Never had an issue other than normal network problems – those were always fixed promptly and if I had an issue they would credit me for the time I was down – no questions asked.

Then comcast bought them out. Same lines… same equipment – except now I have 700ms+ ping times and I’m lucky to get 1.5 down/256k up.

Same equipment – same lines. Same neighborhood.

You guys are drinking the kool aid if you really think it’s a last mile problem.

The only thing that changed at my local cable company was the upstream link and the router that connects it – guess what…. comcast sucks – they don’t know how to manage their network – and they are blaming users for the problem.

Go figure.

TPRJones April 5, 2009 at 7:48 pm  (Quote)

“…bandwidth, eventually, is a finite resource.”

Yes and no. At any given moment in time there are limits, but technology will keep pushing those limits forward. As long as the advancement curve stays ahead of the demand curve, we’ll be fine.

Demosthenes April 9, 2009 at 10:02 am  (Quote)

It’s a monopoly. That’s all that this is about. It’s not about backbone limitations or the “last mile” or lower users “subsidizing” higher ones.

It’s about natural monopolies and oligopolies that companies have acquire from the natural problem of stringing fibre and copper, and governments that are loathe to treat the like monopolies and oligopolies, because campaign funds tend to come from the guys doing the monopolizing.

Playing the apologist because you think that bandwidth can’t be upgrading won’t help you when you’re paying twenty bucks a gig.

Demosthenes April 9, 2009 at 10:03 am  (Quote)

(Sorry, that should be “playing the apologist.” Like, say, Boanerges there. I’m impressed that you can count, but a buck a gig is ridiculous, and only the start.)

Olaf April 9, 2009 at 10:57 am  (Quote)

If Time Warner’s really charging an outlandish price, then there’s money to be made by entrepreneurs buying optical carrier lines and redistributing the bandwidth via ethernet. Cable and Telco monopolies have kept players like that out of the market thus far via price, but if the prices go up, then such competitors will appear. Or I should say re-appear. I remember at the dawn of the braodband era there were some apartment complexes here in town that offered just such a service as part of the rent. Crashing prices for regular broadband put an end to that business model.

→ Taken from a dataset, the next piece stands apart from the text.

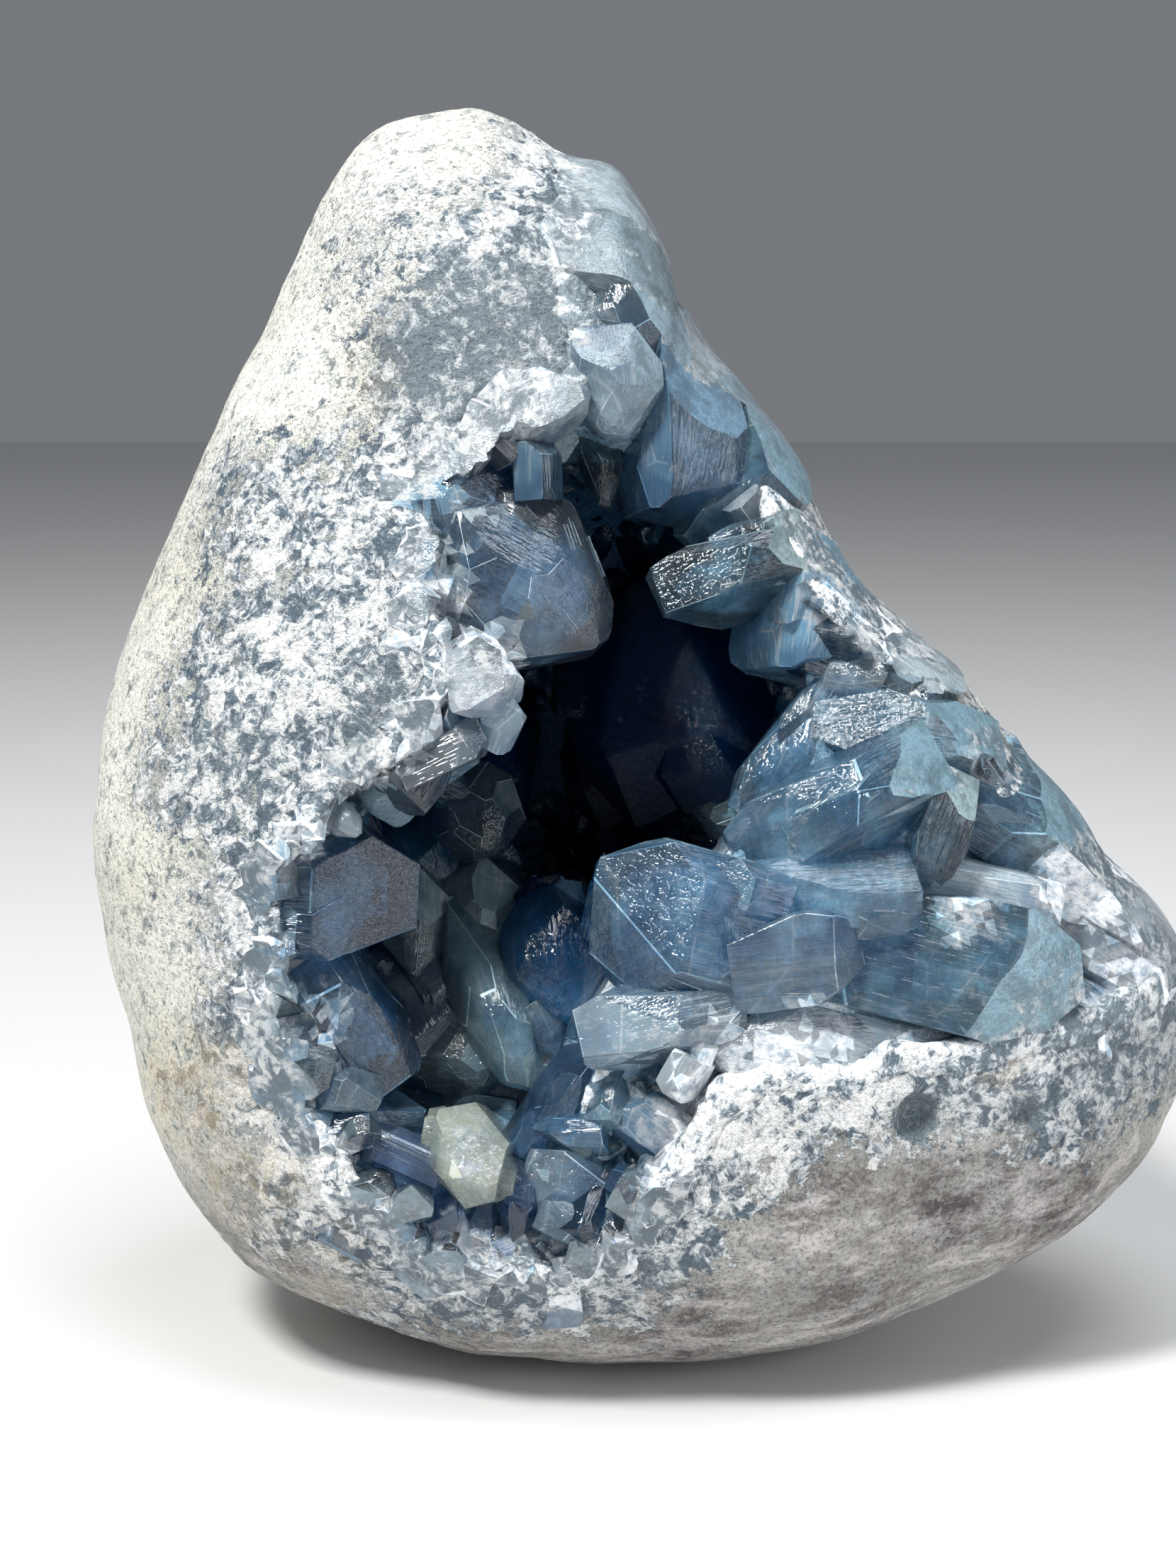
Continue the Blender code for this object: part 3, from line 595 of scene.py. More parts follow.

toddlorensinclair April 13, 2009 at 1:36 pm  (Quote)

Look … Verizon DSL is $35 a month unlimited … Time Warner $150 unlimited … That’s crazy … Time Warner is $1380 a year more! Every Year!

Yes, I can stream Hulu and Netflix just fine on Verizon’s 3mb DSL thank you.

I don’t think they will get many takers at $150 … and I don’t think they expect to either … the point of their structure is to deter video downloads from the internet in order to preserve their cable television base. By having caps and overages fees to worry about most people will be wary of streaming for fear of receiving a gargantuan bill at the end of the month.

Internet access has become a “conflict of interest” for Time Warner.

Delmania April 16, 2009 at 1:44 pm  (Quote)

In Rochester, the company has decided to not implement the tiered pricing program due the massive public outcry:
http://www.democratandchronicle.com/article/20090416/BUSINESS/90416024/1168/RSS

Scott Jennings April 16, 2009 at 1:51 pm  (Quote)

Not just Rochester, according to Schumer.